Pakistan's powerful military warned yesterday that its patience had been thoroughly tested after being threatened by Islamist hardliners enraged at the acquittal of a Christian woman for blasphemy, as thousands joined mass protests.
Spokesman Asif Ghafoor said the armed forces' tolerance had been pushed after hardliners called for a mutiny against its top brass earlier this week in response to the Supreme Court's dismissal of blasphemy charges against Asia Bibi -- ending her eight year ordeal on death row.
Mobile services in major cities across Pakistan remained down throughout the day as religious parties took to the streets for another day of demonstrations against the Supreme Court's decision.

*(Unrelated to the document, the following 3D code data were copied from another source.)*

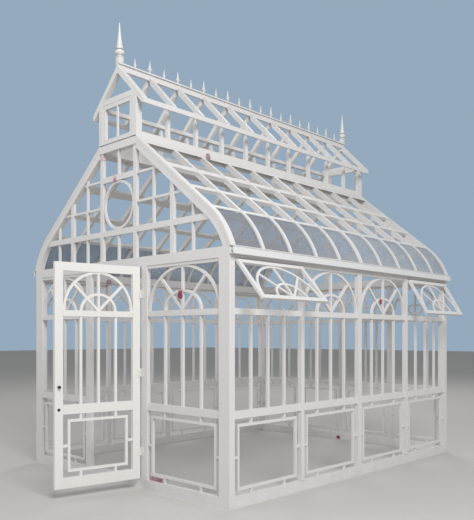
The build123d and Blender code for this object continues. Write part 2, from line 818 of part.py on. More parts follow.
# Turned finials on square blocks at both ends of the ridge
with BuildPart() as ridge_finials:
    for y in (rib_places[0], rib_places[-1]):
        block_top = ridge_top + finial_base_height
        ball_middle = block_top + finial_ball_height / 2
        cone_bottom = block_top + finial_ball_height
        with Locations((0, y, (ridge_top + block_top) / 2)):
            Box(finial_base_width, finial_base_width, finial_base_height)
        with BuildSketch(Plane(origin=(0, y, 0), x_dir=(1, 0, 0), z_dir=(0, -1, 0))):
            with BuildLine():
                Line((0, block_top), (finial_neck_radius, block_top))
                ThreePointArc(
                    (finial_neck_radius, block_top),
                    (finial_ball_radius, ball_middle),
                    (finial_neck_radius, cone_bottom),
                )
                Line((finial_neck_radius, cone_bottom), (finial_cone_radius, cone_bottom))
                Line(
                    (finial_cone_radius, cone_bottom),
                    (finial_tip_radius, cone_bottom + finial_cone_height),
                )
                Line(
                    (finial_tip_radius, cone_bottom + finial_cone_height),
                    (0, cone_bottom + finial_cone_height),
                )
                Line((0, cone_bottom + finial_cone_height), (0, block_top))
            make_face()
        revolve(axis=Axis((0, y, 0), (0, 0, 1)))
save(ridge_finials.part, "ridge_finials")

# The door turns on a line outside its hinge edge, and rests open as in the photograph
axis_x = door_right - door_gap / 2
axis_y = front_y - hinge_knuckle_radius
swing = radians(door_open_angle)
leaf_direction = Vector(-cos(swing), -sin(swing), 0)
into_leaf = Vector(-sin(swing), cos(swing), 0)
door_face = Plane(
    origin=Vector(axis_x, axis_y, 0) + into_leaf * hinge_knuckle_radius,
    x_dir=leaf_direction,
    z_dir=into_leaf,
)
leaf_start = door_gap / 2
leaf_end = leaf_start + door_opening - 2 * door_gap
leaf_bottom = sill_height + door_gap
leaf_top = beam_bottom - door_gap
fan_top = leaf_top - door_top_rail
fan_bottom = fan_top - door_fan_height
door_transom_bottom = fan_bottom - door_transom_height
door_mid_bottom = leaf_bottom + door_bottom_rail + door_lower_height
inner_start = leaf_start + door_stile
inner_end = leaf_end - door_stile
inner_width = inner_end - inner_start
bar_inset = (door_thickness - bar_depth) / 2

with BuildPart() as door_leaf:
    with BuildSketch(door_face):
        bar(leaf_start, leaf_end, leaf_bottom, leaf_top)
        for low, high in (
            (leaf_bottom + door_bottom_rail, door_mid_bottom),
            (door_mid_bottom + door_mid_height, door_transom_bottom),
            (fan_bottom, fan_top),
        ):
            with Locations(((inner_start + inner_end) / 2, (low + high) / 2)):
                Rectangle(inner_width, high - low, mode=Mode.SUBTRACT)
    extrude(amount=door_thickness)
    with BuildSketch(door_face.offset(bar_inset)):
        inset_frame(inner_start, inner_end, leaf_bottom + door_bottom_rail, door_mid_bottom)
        for n in range(1, upright_bars + 1):
            middle = inner_start + inner_width * n / (upright_bars + 1)
            edge = bar_width / 2
            bar(middle - edge, middle + edge, door_mid_bottom + door_mid_height, door_transom_bottom)
        with Locations(((inner_start + inner_end) / 2, fan_bottom)):
            add(fan_pattern(inner_width, fan_top - fan_bottom + arch_lap, bar_width))
    extrude(amount=bar_depth)
save(door_leaf.part, "door_leaf")

# A knob and a round lock plate on both faces of the free stile
stile_middle = leaf_end - door_stile / 2
with BuildPart() as door_handle:
    for face_plane, outwards in ((door_face, -1), (door_face.offset(door_thickness), 1)):
        with BuildSketch(face_plane):
            with Locations((stile_middle, handle_height), (stile_middle, lock_height)):
                Circle(handle_rose_radius)
        extrude(amount=outwards * handle_rose_thickness)
        with BuildSketch(face_plane.offset(outwards * handle_rose_thickness)):
            with Locations((stile_middle, handle_height)):
                Circle(handle_neck_radius)
        extrude(amount=outwards * handle_neck_length)
        knob_out = handle_rose_thickness + handle_neck_length
        with Locations(face_plane.offset(outwards * knob_out)):
            with Locations((stile_middle, handle_height, 0)):
                Sphere(handle_knob_radius)
save(door_handle.part, "door_handle")


def hinge_half(plane, direction, bottom, is_pin_half):
    """One half of a hinge: its knuckle on the axis, and its plate on the face beside it."""
    middle = bottom + hinge_knuckle_length
    top = middle + hinge_knuckle_length
    low = bottom if is_pin_half else middle + hinge_clearance
    high = middle if is_pin_half else top
    plate_near = direction * (hinge_knuckle_radius + 1)
    plate_far = plate_near + direction * hinge_plate_width
    face_y = hinge_knuckle_radius
    web_y = face_y - hinge_plate_thickness
    with BuildPart() as half:
        with BuildSketch(plane.offset(low)):
            Circle(hinge_knuckle_radius)
            bar(min(0, plate_near), max(0, plate_near), web_y, face_y)
        extrude(amount=high - low)
        with BuildSketch(plane.offset(bottom)):
            bar(min(plate_near, plate_far), max(plate_near, plate_far), web_y, face_y)
        extrude(amount=top - bottom)
        with BuildSketch(plane.offset(middle)):
            Circle(hinge_pin_radius if is_pin_half else hinge_pin_radius + hinge_clearance)
        extrude(amount=hinge_knuckle_length, mode=Mode.ADD if is_pin_half else Mode.SUBTRACT)
    return half.part


hinge_height = 2 * hinge_knuckle_length
lowest_hinge = leaf_bottom + hinge_end_distance
highest_hinge = leaf_top - hinge_end_distance - hinge_height
hinge_places = (lowest_hinge, (lowest_hinge + highest_hinge) / 2, highest_hinge)

# Looking down on the axis: x runs along the wall or the leaf, y into the wall or the leaf
post_side = Plane(origin=(axis_x, axis_y, 0), x_dir=(1, 0, 0), z_dir=(0, 0, 1))
leaf_side = Plane(origin=(axis_x, axis_y, 0), x_dir=-leaf_direction, z_dir=(0, 0, 1))

with BuildPart() as door_hinge_plates:
    for height in hinge_places:
        add(hinge_half(post_side, 1, height, True))
save(door_hinge_plates.part, "door_hinge_plates")

with BuildPart() as door_hinge_knuckles:
    for height in hinge_places:
        add(hinge_half(leaf_side, -1, height, False))
save(door_hinge_knuckles.part, "door_hinge_knuckles")
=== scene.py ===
from math import asin, atan2, cos, hypot, pi, radians, sin

import bmesh
import bpy
from mathutils import Matrix, Vector


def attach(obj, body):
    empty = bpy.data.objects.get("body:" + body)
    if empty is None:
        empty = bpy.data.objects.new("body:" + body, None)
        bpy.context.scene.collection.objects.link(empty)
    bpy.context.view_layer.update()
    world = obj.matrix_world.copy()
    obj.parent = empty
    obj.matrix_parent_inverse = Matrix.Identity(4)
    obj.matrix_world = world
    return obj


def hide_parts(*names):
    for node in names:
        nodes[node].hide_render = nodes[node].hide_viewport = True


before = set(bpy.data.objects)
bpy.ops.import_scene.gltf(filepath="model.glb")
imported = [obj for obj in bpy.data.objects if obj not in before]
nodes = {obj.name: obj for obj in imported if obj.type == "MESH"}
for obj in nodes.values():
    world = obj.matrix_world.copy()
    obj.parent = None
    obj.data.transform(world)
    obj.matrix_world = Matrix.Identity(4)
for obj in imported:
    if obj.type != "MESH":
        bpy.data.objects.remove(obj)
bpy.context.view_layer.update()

# Viewpoint. The house is seen from outside its front right corner, at standing eye height and
# with level sight. The picture is shifted upward to take in the finials.
picture_height = 520
focal_pixels = 667.0
horizon_row = 336.3
sensor_size = 36.0
eye_place = (5.654, -4.163, 1.507)
eye_turn = radians(43.68)

camera_data = bpy.data.cameras.new("viewpoint")
camera_data.sensor_width = sensor_size
camera_data.lens = sensor_size * focal_pixels / picture_height
camera_data.shift_y = (horizon_row - picture_height / 2) / picture_height
camera = bpy.data.objects.new("viewpoint", camera_data)
camera.location = eye_place
camera.rotation_euler = (radians(90), 0, eye_turn)
bpy.context.scene.collection.objects.link(camera)
bpy.context.scene.camera = camera
bpy.context.scene.view_settings.view_transform = "Standard"


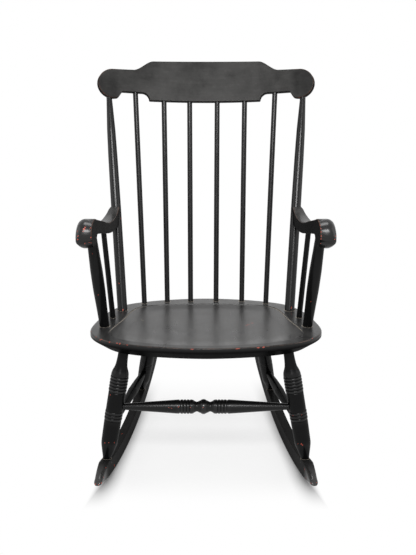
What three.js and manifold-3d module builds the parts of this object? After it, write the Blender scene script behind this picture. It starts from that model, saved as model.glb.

"We are tolerating remarks against us but action can be taken according to the law and constitution," the spokesman told state media, saying he hoped that the dispute "would be resolved through negotiations peacefully".
"Don't force us into taking action," he added.
Blasphemy is a massively inflammatory charge in Muslim-majority Pakistan, where even unproven allegations of insulting Islam and its Prophet Mohammed can provoke death at the hands of vigilantes.
The protests are being largely led by the Tehreek-e-Labaik Pakistan party, which is known for its hardline stance on blasphemy issues.
Officials said talks with the protesters were ongoing ahead of nationwide protests that kicked off after Friday prayers -- the holiest day of the Islamic week and a time when the size of demonstrations can often swell.
TLP leaders, however, have said negotiations with authorities were "deadlocked" and vowed to continue holding sit-ins.
"They have threatened to kill us with bullets, so we have formally decided that we will stay and will not be frightened by any threat," TLP leader Afzal Qadri told supporters in Lahore.
Several mainstream religious parties also held separate demonstrations in major cities following prayers, with thousands of demonstrators converging near government offices in the capital Islamabad.